Much of the critical response around this incident centers around how GitHub might have better protected the key material used for their server key, which much gobsmacked handwringing about why they were not using a Hardware Security Module to manage the key (HSMs are hard. Really hard. Hard. Escpecially hard to automate against in a secure manner).

But really, I see the problem is the attitude, handed down from decades of SSH use, that the authentication of server to client is secondary to the authentication of client to server, which leads to acceptance of TOFU, around which there are no tried and true controls. You can replace the server key, which causes everyone a bad day (imagine Gary Oldman screaming EV-REE-ONE here), but this interacts with another phenomenon in a potentially destructive way. That phenomenon is normalization of deviance. At the end of the day, most of the people who encounter the SSH error they get from github, are not scared. They’re trying to get something done. They’ve seen the SSH error a bunch of times. Things go wonky, need to get fixed. Nobody is actually trying to perpetrate a man-in-the-middle attack. So they will accept the new key and move on, without deep inspection, and certainly no verification of the gibberish-looking key signature for the new key.

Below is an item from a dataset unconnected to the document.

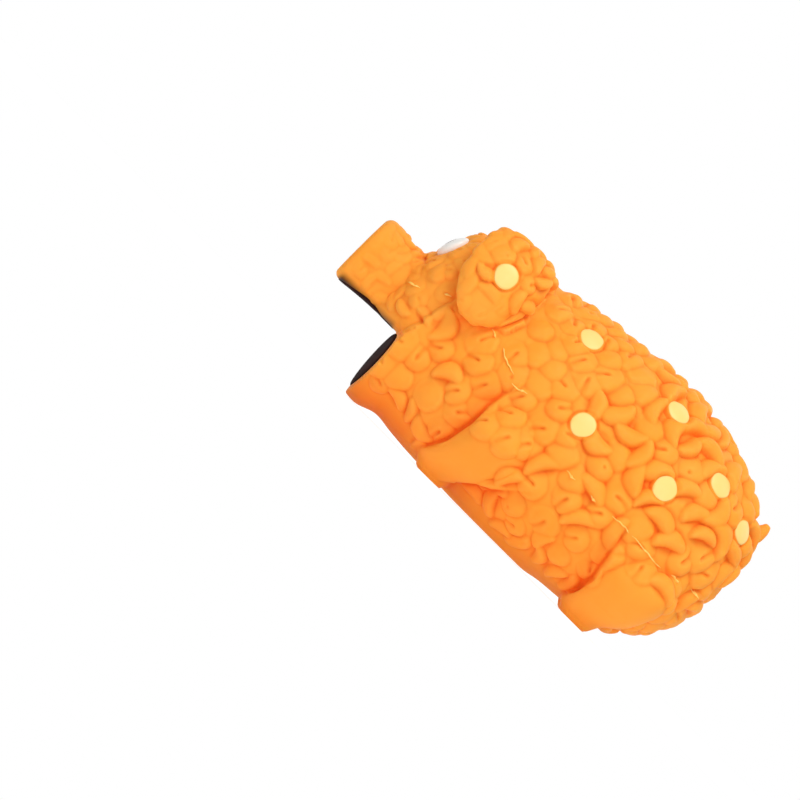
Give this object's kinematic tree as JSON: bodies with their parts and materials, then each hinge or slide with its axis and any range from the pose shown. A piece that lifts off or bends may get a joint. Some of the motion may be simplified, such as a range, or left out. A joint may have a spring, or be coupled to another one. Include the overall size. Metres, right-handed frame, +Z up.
{
  "type": "squeaky dog toy",
  "caption": "Stuffed latex pig-shaped dog toy with a curly moulded coat, painted spots, an open mouth and a bellows squeaker in its belly.",
  "frame": {"origin": "on the floor under the middle of the toy's box", "axes": "+Z up, the face looks along -Y, the toy's left side is +X"},
  "size_m": [0.0768, 0.16, 0.0808],
  "materials": {
    "latex": "matte moulded latex with a slight sheen",
    "spot_paint": "flexible satin paint",
    "dark_paint": "flexible satin paint",
    "eye_paint": "flexible satin paint on a moulded dome",
    "fibre": "loose polyester fibre",
    "squeaker_plastic": "moulded polyethylene",
    "bellows_plastic": "blow-moulded soft polyethylene",
    "reed_metal": "rolled strip"
  },
  "bodies": {
    "toy": {"body_skin": "latex", "head_skin": "latex", "brow_skin": "latex", "snout_skin": "latex", "ear_left": "latex", "ear_right": "latex", "leg_front_left": "latex", "leg_front_right": "latex", "leg_rear_left": "latex", "leg_rear_right": "latex", "tail": "latex", "spot_left_1": "spot_paint", "spot_left_2": "spot_paint", "spot_left_3": "spot_paint", "spot_left_4": "spot_paint", "spot_left_5": "spot_paint", "spot_left_6": "spot_paint", "spot_right_1": "spot_paint", "spot_right_2": "spot_paint", "spot_right_3": "spot_paint", "spot_right_4": "spot_paint", "spot_right_5": "spot_paint", "spot_right_6": "spot_paint", "spot_ear_left": "spot_paint", "spot_ear_right": "spot_paint", "mouth_lining": "dark_paint", "palate": "dark_paint", "nostril_left": "dark_paint", "nostril_right": "dark_paint", "pupil_left": "dark_paint", "pupil_right": "dark_paint", "eye_left": "eye_paint", "eye_right": "eye_paint", "body_stuffing": "fibre", "head_stuffing": "fibre", "squeaker_base": "squeaker_plastic", "reed_holder": "squeaker_plastic", "reed_wedge_front": "squeaker_plastic", "reed_wedge_back": "squeaker_plastic", "squeaker_bellows": "bellows_plastic"},
    "squeaker_top": {"squeaker_cap": "squeaker_plastic", "back_wad": "fibre"},
    "reed_tongue": {"reed": "reed_metal"}
  },
  "joints": [
    {"name": "squeeze", "type": "slide", "parent": "toy", "child": "squeaker_top", "axis": [0, 0, -1], "range_m": [0, 0.012], "stiffness_N_per_m": 1500, "springref_m": -0.001, "deforming": ["squeaker_bellows"]},
    {"name": "reed_flex", "type": "hinge", "parent": "toy", "child": "reed_tongue", "pos_m": [0, 0.01592, 0.00575], "axis": [1, 0, 0], "range_deg": [-4, 4], "stiffness_Nm_per_rad": 0.004}
  ]
}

What this means is that there is still an attack vector against people who have not yet tried to connect to GitHub. They’ll get the error, their colleague will say “Oh, yeah, GitHub had to rotate their key,” and they’ll accept the new key, which might not be from GitHub.

The simple fact is that for a critical resource of the scale and impact of GitHub, authentication of the service is equally important as authentication of the clients, the TOFU dynamic cannot provide the assurances it should. You can be assured that some actors are feverishly trying to work out how to exploit straggler users who have not yet updated their local copy to the new GitHub key.